Well I can’t believe I am writing about the European tour after such an exciting finish to the Northern Trust Open, but I just have to give my “two cents” on the bizarre trend of viewers involving themselves in tournament play.

This weekend Peter Whiteford was playing a shot on the 18th hole of the 3rd round in the Avantha Masters in New Delhi, India.  He thought perhaps his ball might have moved after he addressed it (if this were true he would need to take a one stroke penalty unless the rules official ruled differently).  He asked his caddy, another player, and a TV camera man if they saw it move.

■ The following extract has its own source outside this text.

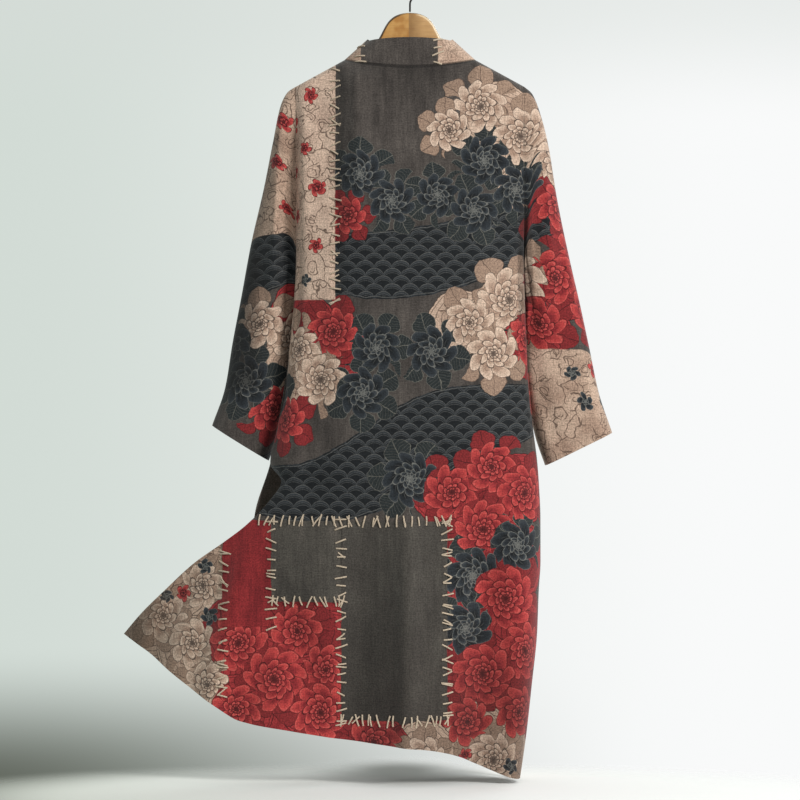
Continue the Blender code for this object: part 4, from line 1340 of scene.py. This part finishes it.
def stitch_tree(thread):
    """Short threads across a seam line, laid on the cloth: the tree's inputs are their sizes."""
    group = bpy.data.node_groups.new("hand_stitches", "GeometryNodeTree")
    face = group.interface
    face.new_socket("Seams", in_out="INPUT", socket_type="NodeSocketGeometry")
    face.new_socket("Cloth", in_out="INPUT", socket_type="NodeSocketObject")
    for name in ("Pitch", "Length", "Thickness", "Lean", "Share"):
        face.new_socket(name, in_out="INPUT", socket_type="NodeSocketFloat")
    face.new_socket("Seed", in_out="INPUT", socket_type="NodeSocketInt")
    face.new_socket("Stitches", in_out="OUTPUT", socket_type="NodeSocketGeometry")
    tree = Tree(group.nodes, group.links)
    entry = group.nodes.new("NodeGroupInput")
    inputs = {socket.name: Link(tree, socket) for socket in entry.outputs if socket.name}
    thickness = inputs["Thickness"]

    def shape(kind, values=None, settings=None, out=0):
        return tree.node("GeometryNode" + kind, settings, values, out)

    def random(low, high, salt):
        values = {2: low, 3: high, "Seed": inputs["Seed"] + salt}
        return tree.node("FunctionNodeRandomValue", {"data_type": "FLOAT"}, values, 1)

    def combined(x, y, z):
        return tree.node("ShaderNodeCombineXYZ", {}, {0: x, 1: y, 2: z})

    values = {"Curve": inputs["Seams"], "Length": inputs["Pitch"]}
    line = shape("ResampleCurve", values, {"mode": "LENGTH"})
    tangent = shape("InputTangent")
    square = tree.vector("NORMALIZE", tree.vector("CROSS_PRODUCT", tangent, (0, 1, 0)))
    slide = tree.scale(tangent, random(-0.25, 0.25, 1) * inputs["Pitch"])
    shift = tree.scale(square, random(-1.2, 1.2, 2) * MM)
    line = shape("SetPosition", {"Geometry": line, "Offset": tree.vector("ADD", slide, shift)})
    lean = random(-1, 1, 3) * inputs["Lean"]
    aslant = tree.scale(square, tree.math("COSINE", lean))
    way = tree.vector("ADD", aslant, tree.scale(tangent, tree.math("SINE", lean)))
    single = shape("CurvePrimitiveLine", {"Start": (-0.5, 0, 0), "End": (0.5, 0, 0)})
    values = {
        "Points": line,
        "Selection": random(0, 1, 5) < inputs["Share"],
        "Instance": shape("ResampleCurve", {"Curve": single, "Count": THREAD_POINTS}, {"mode": "COUNT"}),
        "Rotation": tree.node("FunctionNodeAlignRotationToVector", {"axis": "X"}, {"Vector": way}),
        "Scale": combined(inputs["Length"] * random(0.75, 1.2, 4), 1.0, 1.0),
    }
    threads = shape("RealizeInstances", {0: shape("InstanceOnPoints", values)})
    x, _y, z = tree.split(shape("InputPosition"))
    settings = {"transform_space": "RELATIVE"}
    cloth_there = shape("ObjectInfo", {"Object": inputs["Cloth"]}, settings, "Geometry")
    values = {
        "Target Geometry": cloth_there,
        "Source Position": combined(x, -1.0, z),
        "Ray Direction": (0, 1, 0),
        "Ray Length": 2.0,
    }
    found = shape("Raycast", values, {"data_type": "FLOAT"}).socket.node.outputs
    is_hit, on_cloth, facing = (Link(tree, found[i]) for i in ("Is Hit", "Hit Position", "Hit Normal"))
    arch = tree.math("SINE", shape("SplineParameter") * math.pi)
    lifted = tree.scale(facing, arch * thickness * 0.55 + thickness * 0.12)
    values = {"Geometry": threads, "Selection": is_hit, "Position": tree.vector("ADD", on_cloth, lifted)}
    threads = shape("SetPosition", values)
    threads = shape("SetCurveRadius", {"Curve": threads, "Radius": arch ** 0.3 * 0.35 + 0.65})
    profile = shape("CurvePrimitiveCircle", {"Resolution": THREAD_SIDES, "Radius": thickness * 0.5})
    tubes = shape("CurveToMesh", {"Curve": threads, "Profile Curve": profile, "Fill Caps": True})
    tubes = shape("RealizeInstances", {0: tubes})
    tubes = shape("SetMaterial", {"Geometry": tubes, "Material": thread})
    leave = group.nodes.new("NodeGroupOutput")
    tree.feed(leave.inputs["Stitches"], tubes)
    return group


def seam_curve(name, rows):
    """The seam lines, as one curve with a straight stretch for each."""
    curve = bpy.data.curves.new(name, "CURVE")
    curve.dimensions = "3D"
    for start_x, start_z, end_x, end_z in rows:
        spline = curve.splines.new("POLY")
        spline.points.add(1)
        spline.points[0].co = (start_x * MM, 0, start_z * MM, 1)
        spline.points[1].co = (end_x * MM, 0, end_z * MM, 1)
    return put(name, curve)


def sewn(name, rows, group, cloth_piece, **sizes):
    """The stitches of some seams as one plain mesh."""
    seams = seam_curve(name + "_seams", rows)
    modifier = seams.modifiers.new("stitches", "NODES")
    modifier.node_group = group
    sockets = {s.name: s.identifier for s in group.interface.items_tree if s.in_out == "INPUT"}
    for size, value in {"Cloth": cloth_piece, **sizes}.items():
        modifier[sockets[size]] = value
    evaluated = seams.evaluated_get(bpy.context.evaluated_depsgraph_get())
    mesh = bpy.data.meshes.new_from_object(evaluated)
    bpy.data.objects.remove(seams)
    mesh.name = name
    mesh.shade_smooth()
    made = put(name, mesh)
    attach(made, "root")
    return made


stitch_group = stitch_tree(cotton_thread())
seams = list(STITCHES.rows())
band_seams = [row for row in seams if row[0] in BAND_JOINS]
upright = [row for row in seams if abs(row[0] - row[2]) < UPRIGHT_WITHIN and row not in band_seams]
level = [row for row in seams if row not in upright and row not in band_seams]
plain = {"Length": 17.5 * MM, "Thickness": 2.9 * MM, "Lean": 0.5, "Share": 1.0}
crossed = {"Length": 18 * MM, "Thickness": 2.7 * MM, "Lean": 1.0, "Share": 0.75}
patch_stitches = [
    sewn("upright_stitches", upright, stitch_group, back, **plain, Pitch=15 * MM, Seed=4),
    sewn("upright_crosses", upright, stitch_group, back, **crossed, Pitch=42 * MM, Seed=9),
    sewn("level_stitches", level, stitch_group, back, **plain, Pitch=12.5 * MM, Seed=2),
    sewn("level_crosses", level, stitch_group, back, **crossed, Pitch=24 * MM, Seed=7),
]
band_stitches = sewn("band_stitches", band_seams, stitch_group, band, **plain, Pitch=12 * MM, Seed=3)


# The studio
# A pale floor just below the hem fades into a pale room. A large soft light stands in front and to
# the right, a weaker one behind, and a long lens looks level at the middle of the robe.

FLOOR_Z, FLOOR_RADIUS, FLOOR_SIDES = -1.374, 2.6, 96
ROBE_MIDDLE = Vector((0, 0, -0.72))
LENS, SENSOR = 160, 36
CAMERA_AT = (-0.0169, -6.03, -0.7296)


def pale_floor():
    """A floor that shows only round the robe, with painted shade greying it to the left and a painted
    shadow under the hem.
    """
    finish = Finish("studio_floor", Roughness=0.9)
    x, y, _z = finish.split(finish.on_object())

    def distance(from_x, from_y, stretch):
        dx, dy = x - from_x, y - from_y
        return (dx * dx * stretch + dy * dy) ** 0.5

    # Painted shade: the floor greys towards the left.
    colour = finish.blend(finish.over(x, -0.9, 0.1), dye(212, 217, 206), dye(250, 251, 250))
    # Painted shadow under the hem, which also makes the floor show there.
    painted_hem_shadow = finish.over(distance(-0.02, 0.14, 2.4), 0.3, 0.04)
    shown = finish.either(finish.over(distance(0, -0.25, 0.4), 0.56, 0.34), painted_hem_shadow)
    finish.feed(finish.shader.inputs["Alpha"], shown)
    return finish.give(finish.blend(painted_hem_shadow * 0.75, colour, dye(96, 98, 90)))


turns = [2 * math.pi * k / FLOOR_SIDES for k in range(FLOOR_SIDES)]
rim = [(FLOOR_RADIUS * math.cos(turn), FLOOR_RADIUS * math.sin(turn), FLOOR_Z) for turn in turns]
floor_mesh = bpy.data.meshes.new("floor")
floor_mesh.from_pydata(rim, [], [list(range(FLOOR_SIDES))])
floor_mesh.materials.append(pale_floor())
put("floor", floor_mesh)

world = bpy.data.worlds.new("room")
world.use_nodes = True
room = Tree(world.node_tree.nodes, world.node_tree.links)
right, ahead, up = room.split(room.node("ShaderNodeNewGeometry"))
wall = room.blend(room.over(right, -0.12, 0.10), dye(210, 219, 213), dye(249, 250, 250))
wall = room.blend(room.over(up, 0.075, 0.115) * 0.5, wall, dye(214, 220, 216))
# Painted shadow low on the left of the room, above the floor line.
painted_wall_shadow = room.over(up, -0.068, -0.106) * room.over(right, 0.07, -0.125)
wall = room.blend(painted_wall_shadow * room.over(ahead, 0.9, 0.97), wall, dye(99, 104, 95))
wall = room.blend(room.over(ahead, 0.3, -0.4), wall, dye(152, 156, 156))
room.feed(world.node_tree.nodes["Background"].inputs["Color"], wall)
bpy.context.scene.world = world


def soft_light(name, place, size, power, colour):
    light = bpy.data.lights.new(name, "AREA")
    light.size, light.energy, light.color = size, power, colour
    made = put(name, light)
    made.location = place
    made.rotation_euler = (ROBE_MIDDLE - Vector(place)).to_track_quat("-Z", "Y").to_euler()


soft_light("window", (2.6, -3.6, 1.5), size=1.2, power=185, colour=(1.0, 0.98, 0.95))
soft_light("lamp_behind", (1.5, 3.2, 1.2), size=1.6, power=30, colour=(1.0, 1.0, 1.0))

camera = put("camera", bpy.data.cameras.new("camera"))
camera.data.lens, camera.data.sensor_width = LENS, SENSOR
camera.location = CAMERA_AT
camera.rotation_euler = (math.pi / 2, 0, 0)
bpy.context.scene.camera = camera
bpy.context.scene.view_settings.view_transform = "Standard"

They were not able to confirm if the ball had moved so he played on and signed his 3rd round score card.  He went into the final day three shots behind the leader (after shooting rounds of 66, 68, and 72.)

Apparently, overnight, a number of TV viewers emailed the tour and said that Whiteford’s ball had moved.  Then next morning, although they let Whiteford start his round, the rules officials decided to check the video from the previous day.  On the third hole of the final round, the head official walked up to Whiteford (he was only one shot behind the leader) and told him he was disqualified because his ball did move and he signed an incorrect score card.

First of all, every player is responsible for following the rules.  Whiteford’s only real mistake was that once he questioned if his ball moved he should have asked for an official ruling (thus avoiding any ambiguity.)  I don’t believe he was trying to cheat.  He is human and he made a mistake; but it seems unfair that folks sitting at home rewinding their tv’s over and over again can then impact the tournament by calling to tell the officials the ball did move.  Can you imagine in football or baseball, the result of the game being changed the next day because viewers called with their opinion?

But what I really question is the fairness of how the officials handled this the next day.  At some point in time a round should be considered “final.”  If in fact there was any question, then the head rules official should never have let Whitefield start the fourth round.  They should have reviewed the tape and made the judgment before the start of the last round. Basically, I think a precedent should be set that once the next round begins the previous round is considered “final and closed for review.”  Maybe it doesn’t completely address post-round viewer input but at least it would be a start.

This is a complicated situation but in the long-term, I don’t want to see viewers of golf inserting themselves into the rules process of a tournament.  Other sports fans have to accept missed calls, bad calls, or just stupid mistakes (that’s part of what makes the water cooler discussion so much fun the next day).  Why should viewing golf be any different. Anyway, that’s just my “two cents.”